I unlock the front door and make my way up the stairs, laden with bags of microwaveable food from the Marks and Spencer food hall in Grafton Street. I open my laptop and I start to write. And that’s all I do for the next three or four weeks, rushing to meet my deadline.
I always liken writing a book to riding a rollercoaster. A book takes me a year, pretty much, from start to finish. I spend the first three months dithering about whether or not to get on the rollercoaster. I meet contacts, I read, I trawl the internet. I go drinking with cops, spies and villains, looking for characters and plots to use in the book. That’s what most writers call research but in my case it’s just me postponing the moment when I start to write.
I tend not to make notes while I’m researching, maybe just the odd scribble on a Post-It note. I do rip cuttings from newspapers and magazines, and use a highlighter on passages in books that interest me. When I do write I tend to give each character an index card and make notes about their characteristics. That way when I write a scene with several characters interacting, I have the cards next to me so that I can easily recall hair colour, favourite drink, jewellery, type of watch, all the niggling details that are so easy to forget.
Before I became a full-time fiction writer, I was journalist. I wrote my first book –Pay Off – while I was working for the Daily Mirror newspaper in London, and I wrote my second and third – The Fireman and Hungry Ghost – during a three-year stint in Hong Kong as Business Editor of the South China Morning Post. But it was only after I wrote The Chinaman while working for The Times in London that I started writing full-time, and now I have only the one deadline – to deliver a book by the end of June.
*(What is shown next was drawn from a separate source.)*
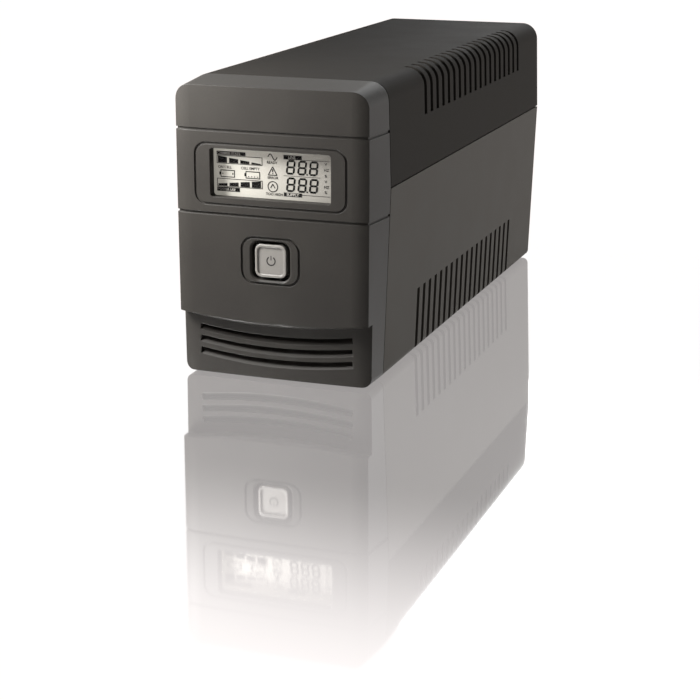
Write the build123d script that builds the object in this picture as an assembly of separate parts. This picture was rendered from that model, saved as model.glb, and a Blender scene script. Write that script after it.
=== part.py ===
from build123d import *
import math
import os

# Line-interactive uninterruptible power supply, desktop tower form.
# Row frame: X across (right seen from the front), Y from front to back, Z up.
# Origin: centre of the bounding box's bottom face. The front faces -Y.

os.makedirs("parts", exist_ok=True)

# Overall size
WIDTH = 101.0
DEPTH = 298.0
HEIGHT = 142.0
Y_FRONT = -DEPTH / 2
Y_REAR = DEPTH / 2

# Moulded shell
WALL = 2.5
Z_BASE = 1.0
Z_PART = 93.0
HALF_PART = WIDTH / 2
HALF_TOP = 49.0
HALF_BASE = 47.0
TOP_RADIUS = 9.0
BASE_RADIUS = 3.0
PART_GAP = 0.7
LIP_HEIGHT = 2.0
LIP_DEPTH = 5.0

# Front bezel
BEZEL_DEPTH = 25.0
SEAM_GAP = 0.6
Y_SEAM = Y_FRONT + BEZEL_DEPTH
FACE_HALF = 47.5
FACE_TOP = 140.0
FACE_TOP_RADIUS = 7.5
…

Journalists are famous for always meeting deadlines at the last minute, and I’m no exception. Even when I finally do open my laptop computer and start to write, I only do four or five hundred words a day, equivalent to just over a page. I don’t write every day, and it’s not unusual for a week or two to go by without me opening the laptop. This period of writing is the rollercoaster equivalent of the long haul to the top. I’m laying down the plot, defining the characters, setting the scene. It’s actually hard work and not much fun. And there’s always the nagging fear that maybe, just maybe, this is the book that isn’t going to work. I write when I want to write, there’s no pressure, no editor looking over my shoulder telling me to get a move on. My editor, bless her, doesn’t even ask to see the book before it’s finished and has only a cursory idea of the plot. After delivering almost twenty books on time, my publisher trusts me. We work on the cover and the blurb on the back long before I even know how the story will end.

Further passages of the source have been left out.